## To do
Wherever the word "axes" appears in a line, extract that line.

## Records that describe objects

***

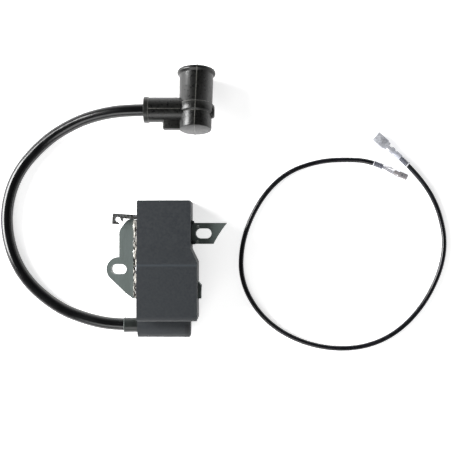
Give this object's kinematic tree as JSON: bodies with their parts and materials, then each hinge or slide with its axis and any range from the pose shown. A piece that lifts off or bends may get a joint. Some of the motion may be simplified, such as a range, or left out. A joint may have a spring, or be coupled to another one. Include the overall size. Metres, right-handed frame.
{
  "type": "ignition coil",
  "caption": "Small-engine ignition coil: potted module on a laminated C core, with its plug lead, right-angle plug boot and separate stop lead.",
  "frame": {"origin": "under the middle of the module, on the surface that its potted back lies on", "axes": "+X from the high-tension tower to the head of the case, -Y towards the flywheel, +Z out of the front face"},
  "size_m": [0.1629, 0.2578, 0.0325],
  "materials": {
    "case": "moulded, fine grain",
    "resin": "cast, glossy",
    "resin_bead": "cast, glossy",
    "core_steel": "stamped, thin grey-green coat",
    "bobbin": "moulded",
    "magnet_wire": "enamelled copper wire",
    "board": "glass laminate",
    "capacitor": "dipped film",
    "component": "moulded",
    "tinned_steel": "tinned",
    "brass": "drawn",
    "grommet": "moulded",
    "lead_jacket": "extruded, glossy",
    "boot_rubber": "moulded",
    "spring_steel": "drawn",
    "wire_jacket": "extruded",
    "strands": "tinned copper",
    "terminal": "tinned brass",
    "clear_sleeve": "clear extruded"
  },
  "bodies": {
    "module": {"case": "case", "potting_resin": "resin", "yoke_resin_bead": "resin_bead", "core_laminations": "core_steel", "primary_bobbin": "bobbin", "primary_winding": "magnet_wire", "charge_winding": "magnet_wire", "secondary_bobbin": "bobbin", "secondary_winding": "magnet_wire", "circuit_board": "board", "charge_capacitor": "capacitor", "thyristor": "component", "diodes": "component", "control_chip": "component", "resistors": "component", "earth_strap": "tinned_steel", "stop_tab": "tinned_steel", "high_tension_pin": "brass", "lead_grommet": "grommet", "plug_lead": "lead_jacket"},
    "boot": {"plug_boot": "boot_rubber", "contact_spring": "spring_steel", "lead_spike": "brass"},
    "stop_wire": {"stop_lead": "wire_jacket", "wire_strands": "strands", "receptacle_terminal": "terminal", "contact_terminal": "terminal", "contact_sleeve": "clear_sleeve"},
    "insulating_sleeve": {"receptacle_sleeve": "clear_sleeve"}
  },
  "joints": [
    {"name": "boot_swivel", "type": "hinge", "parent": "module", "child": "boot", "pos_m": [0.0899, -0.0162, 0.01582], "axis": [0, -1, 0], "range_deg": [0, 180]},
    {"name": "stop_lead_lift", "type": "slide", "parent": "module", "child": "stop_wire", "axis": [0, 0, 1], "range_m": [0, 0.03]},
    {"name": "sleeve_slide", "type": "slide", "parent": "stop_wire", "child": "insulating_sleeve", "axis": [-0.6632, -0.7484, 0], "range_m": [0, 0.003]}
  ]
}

***

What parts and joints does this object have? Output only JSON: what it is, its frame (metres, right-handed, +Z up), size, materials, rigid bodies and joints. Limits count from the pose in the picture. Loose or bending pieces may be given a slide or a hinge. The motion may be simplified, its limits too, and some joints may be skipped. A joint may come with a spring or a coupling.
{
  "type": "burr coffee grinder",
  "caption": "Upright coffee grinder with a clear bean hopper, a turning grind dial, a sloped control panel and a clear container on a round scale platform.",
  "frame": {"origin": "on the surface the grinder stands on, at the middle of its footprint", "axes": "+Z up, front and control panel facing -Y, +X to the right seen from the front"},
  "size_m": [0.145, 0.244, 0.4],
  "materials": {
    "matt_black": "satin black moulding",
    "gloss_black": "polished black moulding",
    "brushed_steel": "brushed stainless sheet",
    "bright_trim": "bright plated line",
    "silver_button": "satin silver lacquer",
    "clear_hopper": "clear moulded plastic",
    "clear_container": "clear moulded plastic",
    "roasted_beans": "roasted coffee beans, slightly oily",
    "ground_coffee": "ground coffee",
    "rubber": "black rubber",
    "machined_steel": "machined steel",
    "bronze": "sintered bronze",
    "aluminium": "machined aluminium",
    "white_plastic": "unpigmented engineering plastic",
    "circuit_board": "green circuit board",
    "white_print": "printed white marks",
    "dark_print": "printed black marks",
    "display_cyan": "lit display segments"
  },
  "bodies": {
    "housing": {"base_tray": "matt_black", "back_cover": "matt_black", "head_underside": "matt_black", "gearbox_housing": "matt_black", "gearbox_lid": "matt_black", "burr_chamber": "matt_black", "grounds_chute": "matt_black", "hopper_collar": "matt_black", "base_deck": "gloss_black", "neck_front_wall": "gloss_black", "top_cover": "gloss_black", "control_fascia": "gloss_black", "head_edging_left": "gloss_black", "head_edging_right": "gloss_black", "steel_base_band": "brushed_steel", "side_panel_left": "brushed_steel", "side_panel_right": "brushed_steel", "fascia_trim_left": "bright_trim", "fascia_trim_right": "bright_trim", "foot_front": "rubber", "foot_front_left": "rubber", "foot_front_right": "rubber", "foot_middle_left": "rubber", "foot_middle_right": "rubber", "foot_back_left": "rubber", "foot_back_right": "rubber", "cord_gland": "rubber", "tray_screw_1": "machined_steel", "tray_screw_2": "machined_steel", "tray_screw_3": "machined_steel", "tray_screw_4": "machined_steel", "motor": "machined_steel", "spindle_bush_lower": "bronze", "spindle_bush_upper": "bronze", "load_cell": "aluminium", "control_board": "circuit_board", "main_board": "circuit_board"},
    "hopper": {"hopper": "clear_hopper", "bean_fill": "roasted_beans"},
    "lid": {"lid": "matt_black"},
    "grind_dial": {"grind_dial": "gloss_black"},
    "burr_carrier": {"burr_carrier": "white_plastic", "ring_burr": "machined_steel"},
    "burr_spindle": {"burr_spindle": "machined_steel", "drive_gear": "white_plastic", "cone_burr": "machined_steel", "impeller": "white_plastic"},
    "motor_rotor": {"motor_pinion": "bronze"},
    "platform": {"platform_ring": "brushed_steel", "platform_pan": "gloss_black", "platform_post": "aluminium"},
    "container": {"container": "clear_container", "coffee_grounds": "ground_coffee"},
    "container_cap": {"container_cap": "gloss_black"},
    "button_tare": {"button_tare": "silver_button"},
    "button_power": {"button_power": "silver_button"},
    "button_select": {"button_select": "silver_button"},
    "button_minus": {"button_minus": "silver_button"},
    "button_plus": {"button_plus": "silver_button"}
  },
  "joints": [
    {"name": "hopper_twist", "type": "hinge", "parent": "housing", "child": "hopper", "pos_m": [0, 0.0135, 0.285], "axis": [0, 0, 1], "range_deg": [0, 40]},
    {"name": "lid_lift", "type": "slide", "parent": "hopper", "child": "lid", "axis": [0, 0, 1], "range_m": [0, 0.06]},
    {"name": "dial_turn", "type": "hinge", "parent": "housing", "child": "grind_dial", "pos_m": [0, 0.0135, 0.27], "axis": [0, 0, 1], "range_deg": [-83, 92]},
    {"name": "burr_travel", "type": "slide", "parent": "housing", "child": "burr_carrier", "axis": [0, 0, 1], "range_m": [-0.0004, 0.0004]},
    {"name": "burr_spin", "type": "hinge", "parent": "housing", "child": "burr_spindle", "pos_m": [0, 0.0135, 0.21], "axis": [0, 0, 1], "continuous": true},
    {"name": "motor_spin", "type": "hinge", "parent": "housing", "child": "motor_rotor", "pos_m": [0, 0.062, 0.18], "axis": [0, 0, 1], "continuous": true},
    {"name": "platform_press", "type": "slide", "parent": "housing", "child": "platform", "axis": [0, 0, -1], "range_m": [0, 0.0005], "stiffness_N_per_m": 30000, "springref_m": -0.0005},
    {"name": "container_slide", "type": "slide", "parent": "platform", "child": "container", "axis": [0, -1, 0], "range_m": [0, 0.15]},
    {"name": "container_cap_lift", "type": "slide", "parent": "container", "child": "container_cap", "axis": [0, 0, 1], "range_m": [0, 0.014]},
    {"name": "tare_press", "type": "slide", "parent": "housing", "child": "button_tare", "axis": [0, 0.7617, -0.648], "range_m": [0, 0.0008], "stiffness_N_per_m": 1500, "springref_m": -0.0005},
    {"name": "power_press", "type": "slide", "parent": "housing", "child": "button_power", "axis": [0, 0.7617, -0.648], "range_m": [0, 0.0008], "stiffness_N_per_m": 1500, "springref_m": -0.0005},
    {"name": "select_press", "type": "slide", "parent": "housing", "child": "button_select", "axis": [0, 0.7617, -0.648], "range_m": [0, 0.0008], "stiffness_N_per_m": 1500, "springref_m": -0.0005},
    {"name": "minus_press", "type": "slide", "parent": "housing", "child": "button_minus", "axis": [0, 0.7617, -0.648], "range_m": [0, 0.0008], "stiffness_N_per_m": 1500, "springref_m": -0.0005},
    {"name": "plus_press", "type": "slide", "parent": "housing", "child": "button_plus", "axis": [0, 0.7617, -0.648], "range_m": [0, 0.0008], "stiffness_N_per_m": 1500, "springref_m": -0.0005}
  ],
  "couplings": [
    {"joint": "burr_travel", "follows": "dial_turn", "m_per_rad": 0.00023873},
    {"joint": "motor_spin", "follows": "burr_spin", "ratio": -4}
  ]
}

***

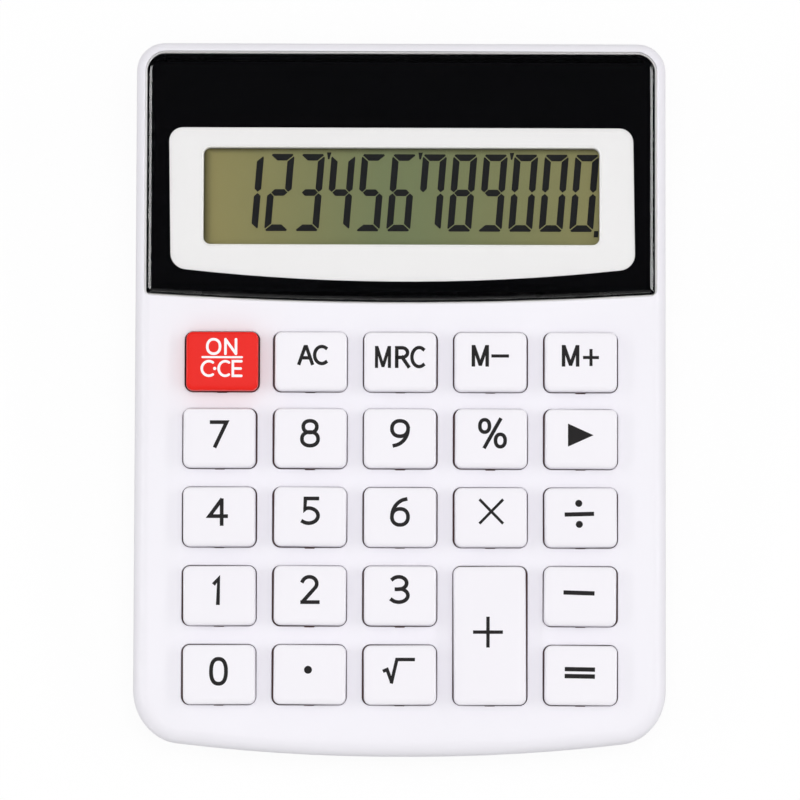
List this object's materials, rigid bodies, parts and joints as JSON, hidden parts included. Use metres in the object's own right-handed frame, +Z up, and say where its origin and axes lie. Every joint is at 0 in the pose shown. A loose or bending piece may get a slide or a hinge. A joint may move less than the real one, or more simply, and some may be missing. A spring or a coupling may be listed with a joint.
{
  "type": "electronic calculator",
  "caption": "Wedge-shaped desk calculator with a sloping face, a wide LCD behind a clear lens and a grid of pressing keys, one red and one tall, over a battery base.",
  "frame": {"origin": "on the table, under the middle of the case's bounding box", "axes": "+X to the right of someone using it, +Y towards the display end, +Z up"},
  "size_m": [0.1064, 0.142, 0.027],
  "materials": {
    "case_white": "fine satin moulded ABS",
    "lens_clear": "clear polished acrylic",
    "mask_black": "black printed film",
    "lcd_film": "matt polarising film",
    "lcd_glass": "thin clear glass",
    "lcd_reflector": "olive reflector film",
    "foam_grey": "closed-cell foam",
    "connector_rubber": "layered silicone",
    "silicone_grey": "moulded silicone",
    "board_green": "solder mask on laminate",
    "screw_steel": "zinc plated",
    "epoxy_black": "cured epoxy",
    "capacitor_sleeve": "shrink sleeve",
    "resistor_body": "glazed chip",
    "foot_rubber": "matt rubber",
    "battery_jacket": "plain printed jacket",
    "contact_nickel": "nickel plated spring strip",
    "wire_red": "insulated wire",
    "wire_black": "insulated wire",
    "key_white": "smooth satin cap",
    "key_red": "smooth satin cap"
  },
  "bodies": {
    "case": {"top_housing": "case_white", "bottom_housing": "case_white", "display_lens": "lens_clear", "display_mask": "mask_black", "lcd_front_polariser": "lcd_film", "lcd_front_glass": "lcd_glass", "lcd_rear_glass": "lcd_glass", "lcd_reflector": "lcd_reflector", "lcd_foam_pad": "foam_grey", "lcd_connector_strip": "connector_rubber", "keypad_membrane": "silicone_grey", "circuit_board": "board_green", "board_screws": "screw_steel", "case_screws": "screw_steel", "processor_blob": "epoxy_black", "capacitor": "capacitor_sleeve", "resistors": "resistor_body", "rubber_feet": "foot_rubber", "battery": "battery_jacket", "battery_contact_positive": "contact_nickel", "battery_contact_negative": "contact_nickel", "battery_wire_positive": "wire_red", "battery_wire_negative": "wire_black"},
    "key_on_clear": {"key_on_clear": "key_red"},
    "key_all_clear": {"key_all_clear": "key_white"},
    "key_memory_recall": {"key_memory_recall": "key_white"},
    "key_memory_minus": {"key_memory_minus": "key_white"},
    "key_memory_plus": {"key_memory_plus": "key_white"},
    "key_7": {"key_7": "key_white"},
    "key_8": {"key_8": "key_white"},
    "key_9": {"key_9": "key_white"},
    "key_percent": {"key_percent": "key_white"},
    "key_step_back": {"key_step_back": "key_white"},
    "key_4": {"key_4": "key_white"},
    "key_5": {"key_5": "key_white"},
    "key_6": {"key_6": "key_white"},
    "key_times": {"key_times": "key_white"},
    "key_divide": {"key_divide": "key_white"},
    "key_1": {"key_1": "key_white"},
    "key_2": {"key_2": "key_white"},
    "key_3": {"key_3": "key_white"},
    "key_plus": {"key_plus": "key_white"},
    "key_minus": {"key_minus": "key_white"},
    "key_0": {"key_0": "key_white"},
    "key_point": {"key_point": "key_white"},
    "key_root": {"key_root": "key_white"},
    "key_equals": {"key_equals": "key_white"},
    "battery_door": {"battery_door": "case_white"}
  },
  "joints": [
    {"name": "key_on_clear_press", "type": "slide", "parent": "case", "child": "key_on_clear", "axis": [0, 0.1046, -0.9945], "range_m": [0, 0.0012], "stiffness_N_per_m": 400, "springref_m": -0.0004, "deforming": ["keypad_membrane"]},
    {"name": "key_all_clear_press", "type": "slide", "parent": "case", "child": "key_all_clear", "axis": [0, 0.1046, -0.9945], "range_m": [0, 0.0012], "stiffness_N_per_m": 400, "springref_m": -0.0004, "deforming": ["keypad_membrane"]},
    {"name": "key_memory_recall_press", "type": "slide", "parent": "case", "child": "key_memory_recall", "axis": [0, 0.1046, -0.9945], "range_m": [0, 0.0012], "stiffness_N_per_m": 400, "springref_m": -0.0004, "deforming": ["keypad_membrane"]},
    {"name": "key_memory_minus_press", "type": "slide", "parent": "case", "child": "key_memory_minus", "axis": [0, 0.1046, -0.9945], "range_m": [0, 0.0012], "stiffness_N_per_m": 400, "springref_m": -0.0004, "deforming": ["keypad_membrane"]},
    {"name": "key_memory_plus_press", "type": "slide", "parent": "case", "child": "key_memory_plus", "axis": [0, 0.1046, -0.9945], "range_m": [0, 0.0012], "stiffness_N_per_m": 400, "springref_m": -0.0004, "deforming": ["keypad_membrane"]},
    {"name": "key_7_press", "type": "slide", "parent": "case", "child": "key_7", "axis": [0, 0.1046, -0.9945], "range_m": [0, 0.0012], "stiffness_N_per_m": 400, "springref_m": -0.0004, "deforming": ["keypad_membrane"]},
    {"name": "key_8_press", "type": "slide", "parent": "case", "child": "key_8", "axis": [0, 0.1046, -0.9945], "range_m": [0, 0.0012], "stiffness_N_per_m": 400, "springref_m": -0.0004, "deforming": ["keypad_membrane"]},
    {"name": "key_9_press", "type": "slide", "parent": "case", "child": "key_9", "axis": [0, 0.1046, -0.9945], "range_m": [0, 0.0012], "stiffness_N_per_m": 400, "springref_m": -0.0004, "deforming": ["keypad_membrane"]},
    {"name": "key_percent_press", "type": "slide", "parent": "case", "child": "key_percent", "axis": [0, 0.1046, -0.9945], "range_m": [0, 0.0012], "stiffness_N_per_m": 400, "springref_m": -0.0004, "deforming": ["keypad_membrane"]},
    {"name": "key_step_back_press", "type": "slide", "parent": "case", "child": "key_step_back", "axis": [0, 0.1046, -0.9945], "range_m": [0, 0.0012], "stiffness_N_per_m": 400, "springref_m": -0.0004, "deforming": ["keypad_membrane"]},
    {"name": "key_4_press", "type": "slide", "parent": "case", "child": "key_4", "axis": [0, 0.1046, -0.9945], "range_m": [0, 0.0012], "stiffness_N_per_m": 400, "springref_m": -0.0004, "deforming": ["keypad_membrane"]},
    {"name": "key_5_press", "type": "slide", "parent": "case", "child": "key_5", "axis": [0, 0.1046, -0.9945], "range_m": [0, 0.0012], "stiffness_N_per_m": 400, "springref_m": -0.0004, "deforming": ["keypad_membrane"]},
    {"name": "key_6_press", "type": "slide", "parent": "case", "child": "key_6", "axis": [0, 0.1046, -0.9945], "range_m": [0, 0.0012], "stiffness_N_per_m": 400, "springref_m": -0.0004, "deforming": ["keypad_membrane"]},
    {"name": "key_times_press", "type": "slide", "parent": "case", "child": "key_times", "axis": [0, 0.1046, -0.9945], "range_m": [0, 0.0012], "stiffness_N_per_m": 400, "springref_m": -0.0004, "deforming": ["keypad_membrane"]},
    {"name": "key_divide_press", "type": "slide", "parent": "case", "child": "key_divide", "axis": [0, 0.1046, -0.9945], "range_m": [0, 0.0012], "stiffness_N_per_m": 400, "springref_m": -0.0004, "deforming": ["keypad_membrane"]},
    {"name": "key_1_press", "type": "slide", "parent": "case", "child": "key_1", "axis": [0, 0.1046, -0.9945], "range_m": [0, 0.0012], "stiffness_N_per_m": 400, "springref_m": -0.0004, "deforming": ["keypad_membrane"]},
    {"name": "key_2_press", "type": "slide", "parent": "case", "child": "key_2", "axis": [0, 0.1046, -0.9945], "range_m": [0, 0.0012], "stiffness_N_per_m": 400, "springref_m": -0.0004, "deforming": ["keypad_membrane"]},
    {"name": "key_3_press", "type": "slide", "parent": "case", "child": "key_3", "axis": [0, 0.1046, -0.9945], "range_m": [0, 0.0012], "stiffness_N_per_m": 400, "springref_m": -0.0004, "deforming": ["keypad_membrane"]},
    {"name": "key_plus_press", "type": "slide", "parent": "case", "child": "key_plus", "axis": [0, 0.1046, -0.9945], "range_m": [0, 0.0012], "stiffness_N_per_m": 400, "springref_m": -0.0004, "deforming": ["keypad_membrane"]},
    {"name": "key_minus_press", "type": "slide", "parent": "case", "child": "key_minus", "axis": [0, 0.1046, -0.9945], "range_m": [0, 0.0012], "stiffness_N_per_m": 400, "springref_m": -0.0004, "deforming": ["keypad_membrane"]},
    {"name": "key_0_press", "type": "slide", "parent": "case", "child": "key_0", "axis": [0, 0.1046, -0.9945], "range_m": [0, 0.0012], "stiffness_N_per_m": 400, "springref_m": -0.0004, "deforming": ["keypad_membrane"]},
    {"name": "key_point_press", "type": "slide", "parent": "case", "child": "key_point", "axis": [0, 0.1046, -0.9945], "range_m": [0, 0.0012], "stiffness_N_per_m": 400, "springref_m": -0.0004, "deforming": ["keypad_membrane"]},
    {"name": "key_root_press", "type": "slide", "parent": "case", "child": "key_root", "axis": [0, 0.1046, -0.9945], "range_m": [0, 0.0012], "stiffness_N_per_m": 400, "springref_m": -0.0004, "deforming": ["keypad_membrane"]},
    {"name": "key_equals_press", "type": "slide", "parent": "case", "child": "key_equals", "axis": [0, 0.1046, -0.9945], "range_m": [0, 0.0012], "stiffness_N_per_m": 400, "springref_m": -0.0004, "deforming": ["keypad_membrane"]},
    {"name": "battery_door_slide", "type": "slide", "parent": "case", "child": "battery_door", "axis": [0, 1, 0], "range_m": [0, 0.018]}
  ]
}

***

## Task solution
  "frame": {"origin": "under the middle of the module, on the surface that its potted back lies on", "axes": "+X from the high-tension tower to the head of the case, -Y towards the flywheel, +Z out of the front face"},
  "frame": {"origin": "on the surface the grinder stands on, at the middle of its footprint", "axes": "+Z up, front and control panel facing -Y, +X to the right seen from the front"},
List this object's materials, rigid bodies, parts and joints as JSON, hidden parts included. Use metres in the object's own right-handed frame, +Z up, and say where its origin and axes lie. Every joint is at 0 in the pose shown. A loose or bending piece may get a slide or a hinge. A joint may move less than the real one, or more simply, and some may be missing. A spring or a coupling may be listed with a joint.
  "frame": {"origin": "on the table, under the middle of the case's bounding box", "axes": "+X to the right of someone using it, +Y towards the display end, +Z up"},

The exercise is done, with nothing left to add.